══ Data
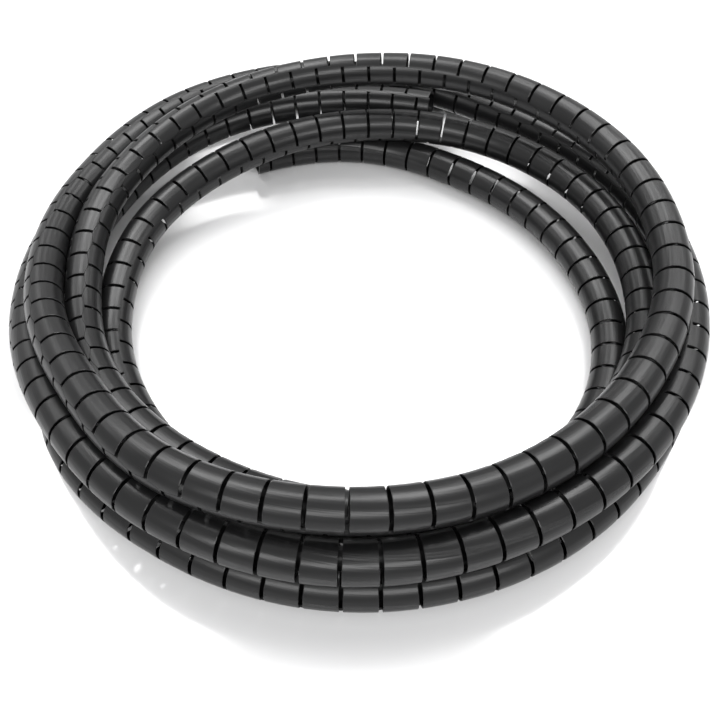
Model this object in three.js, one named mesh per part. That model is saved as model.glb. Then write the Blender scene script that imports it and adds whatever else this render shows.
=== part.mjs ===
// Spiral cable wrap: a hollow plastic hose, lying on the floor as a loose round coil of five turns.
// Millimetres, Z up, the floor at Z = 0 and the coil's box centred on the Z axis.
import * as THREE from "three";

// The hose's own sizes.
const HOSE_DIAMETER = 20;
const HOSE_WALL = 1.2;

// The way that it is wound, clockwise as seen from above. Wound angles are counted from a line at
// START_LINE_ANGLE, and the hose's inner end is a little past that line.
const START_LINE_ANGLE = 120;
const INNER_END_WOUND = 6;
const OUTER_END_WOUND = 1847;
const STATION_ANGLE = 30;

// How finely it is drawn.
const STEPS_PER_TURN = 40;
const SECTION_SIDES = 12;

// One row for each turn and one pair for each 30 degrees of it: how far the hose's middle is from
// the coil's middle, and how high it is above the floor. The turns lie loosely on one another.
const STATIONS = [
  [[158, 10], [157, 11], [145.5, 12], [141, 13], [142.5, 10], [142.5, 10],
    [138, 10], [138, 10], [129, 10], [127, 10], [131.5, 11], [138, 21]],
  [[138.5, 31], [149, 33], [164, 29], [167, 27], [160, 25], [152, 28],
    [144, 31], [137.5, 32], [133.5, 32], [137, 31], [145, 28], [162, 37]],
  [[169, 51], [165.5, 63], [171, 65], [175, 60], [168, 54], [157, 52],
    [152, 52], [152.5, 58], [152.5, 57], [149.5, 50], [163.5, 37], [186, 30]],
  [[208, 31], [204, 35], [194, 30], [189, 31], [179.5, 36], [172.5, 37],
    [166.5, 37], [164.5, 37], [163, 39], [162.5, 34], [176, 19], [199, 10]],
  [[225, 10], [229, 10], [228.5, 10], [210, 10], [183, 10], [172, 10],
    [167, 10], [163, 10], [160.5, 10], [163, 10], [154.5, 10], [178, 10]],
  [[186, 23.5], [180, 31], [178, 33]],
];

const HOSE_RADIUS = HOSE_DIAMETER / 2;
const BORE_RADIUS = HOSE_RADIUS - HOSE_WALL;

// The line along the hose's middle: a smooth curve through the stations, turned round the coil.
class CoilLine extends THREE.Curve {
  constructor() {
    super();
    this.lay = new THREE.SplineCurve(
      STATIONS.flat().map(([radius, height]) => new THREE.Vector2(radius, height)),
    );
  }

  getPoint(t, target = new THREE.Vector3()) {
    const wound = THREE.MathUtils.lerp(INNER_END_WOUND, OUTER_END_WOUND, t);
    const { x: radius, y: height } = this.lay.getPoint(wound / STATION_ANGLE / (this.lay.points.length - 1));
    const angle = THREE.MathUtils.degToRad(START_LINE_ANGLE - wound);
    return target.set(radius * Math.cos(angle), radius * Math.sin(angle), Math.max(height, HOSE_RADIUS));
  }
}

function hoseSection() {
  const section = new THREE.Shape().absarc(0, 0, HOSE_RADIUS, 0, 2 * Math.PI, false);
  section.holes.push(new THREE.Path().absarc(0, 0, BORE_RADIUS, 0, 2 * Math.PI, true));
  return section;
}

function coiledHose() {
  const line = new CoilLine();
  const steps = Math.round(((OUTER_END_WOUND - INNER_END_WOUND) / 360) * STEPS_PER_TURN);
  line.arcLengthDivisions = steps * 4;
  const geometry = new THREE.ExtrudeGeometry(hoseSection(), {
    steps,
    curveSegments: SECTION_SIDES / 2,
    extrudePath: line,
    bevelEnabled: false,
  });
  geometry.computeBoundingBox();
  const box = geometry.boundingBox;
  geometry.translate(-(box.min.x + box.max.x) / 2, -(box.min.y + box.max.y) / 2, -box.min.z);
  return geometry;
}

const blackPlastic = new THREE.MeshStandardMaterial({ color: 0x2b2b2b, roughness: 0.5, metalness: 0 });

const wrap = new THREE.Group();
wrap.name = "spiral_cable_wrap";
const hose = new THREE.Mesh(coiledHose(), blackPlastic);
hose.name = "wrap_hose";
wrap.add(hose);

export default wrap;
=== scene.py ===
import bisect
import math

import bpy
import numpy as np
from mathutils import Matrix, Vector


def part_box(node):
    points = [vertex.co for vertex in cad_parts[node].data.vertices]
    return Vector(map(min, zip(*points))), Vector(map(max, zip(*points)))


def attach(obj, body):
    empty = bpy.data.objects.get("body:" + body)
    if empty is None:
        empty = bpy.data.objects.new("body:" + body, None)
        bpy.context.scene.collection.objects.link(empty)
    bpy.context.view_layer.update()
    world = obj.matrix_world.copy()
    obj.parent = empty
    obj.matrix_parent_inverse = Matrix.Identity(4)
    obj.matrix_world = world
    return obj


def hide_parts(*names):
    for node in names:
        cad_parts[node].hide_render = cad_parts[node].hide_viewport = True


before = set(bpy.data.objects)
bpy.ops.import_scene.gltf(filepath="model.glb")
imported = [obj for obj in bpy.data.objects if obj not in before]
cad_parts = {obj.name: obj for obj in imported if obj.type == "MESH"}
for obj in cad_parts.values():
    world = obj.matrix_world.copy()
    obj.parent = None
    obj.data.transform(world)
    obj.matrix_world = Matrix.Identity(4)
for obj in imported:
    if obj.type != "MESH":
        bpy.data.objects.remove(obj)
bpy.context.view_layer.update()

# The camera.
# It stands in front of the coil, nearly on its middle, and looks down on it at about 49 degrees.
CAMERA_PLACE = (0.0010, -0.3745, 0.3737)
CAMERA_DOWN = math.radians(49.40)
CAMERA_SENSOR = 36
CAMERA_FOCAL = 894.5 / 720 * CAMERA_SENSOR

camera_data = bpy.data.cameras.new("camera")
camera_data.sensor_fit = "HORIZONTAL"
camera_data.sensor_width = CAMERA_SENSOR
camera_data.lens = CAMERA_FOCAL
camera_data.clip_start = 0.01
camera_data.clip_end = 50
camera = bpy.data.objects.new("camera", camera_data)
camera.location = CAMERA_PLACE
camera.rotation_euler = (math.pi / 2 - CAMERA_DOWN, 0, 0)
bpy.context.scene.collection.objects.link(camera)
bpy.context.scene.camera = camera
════
» **Brief**
The lines to quote run from the one containing "const blackPlastic = new" to the one containing "before = set(bpy.data.objects)". Quote them exactly, with both of those lines, and nothing else.

» **Full response**
const blackPlastic = new THREE.MeshStandardMaterial({ color: 0x2b2b2b, roughness: 0.5, metalness: 0 });

const wrap = new THREE.Group();
wrap.name = "spiral_cable_wrap";
const hose = new THREE.Mesh(coiledHose(), blackPlastic);
hose.name = "wrap_hose";
wrap.add(hose);

export default wrap;
=== scene.py ===
import bisect
import math

import bpy
import numpy as np
from mathutils import Matrix, Vector


def part_box(node):
    points = [vertex.co for vertex in cad_parts[node].data.vertices]
    return Vector(map(min, zip(*points))), Vector(map(max, zip(*points)))


def attach(obj, body):
    empty = bpy.data.objects.get("body:" + body)
    if empty is None:
        empty = bpy.data.objects.new("body:" + body, None)
        bpy.context.scene.collection.objects.link(empty)
    bpy.context.view_layer.update()
    world = obj.matrix_world.copy()
    obj.parent = empty
    obj.matrix_parent_inverse = Matrix.Identity(4)
    obj.matrix_world = world
    return obj


def hide_parts(*names):
    for node in names:
        cad_parts[node].hide_render = cad_parts[node].hide_viewport = True


before = set(bpy.data.objects)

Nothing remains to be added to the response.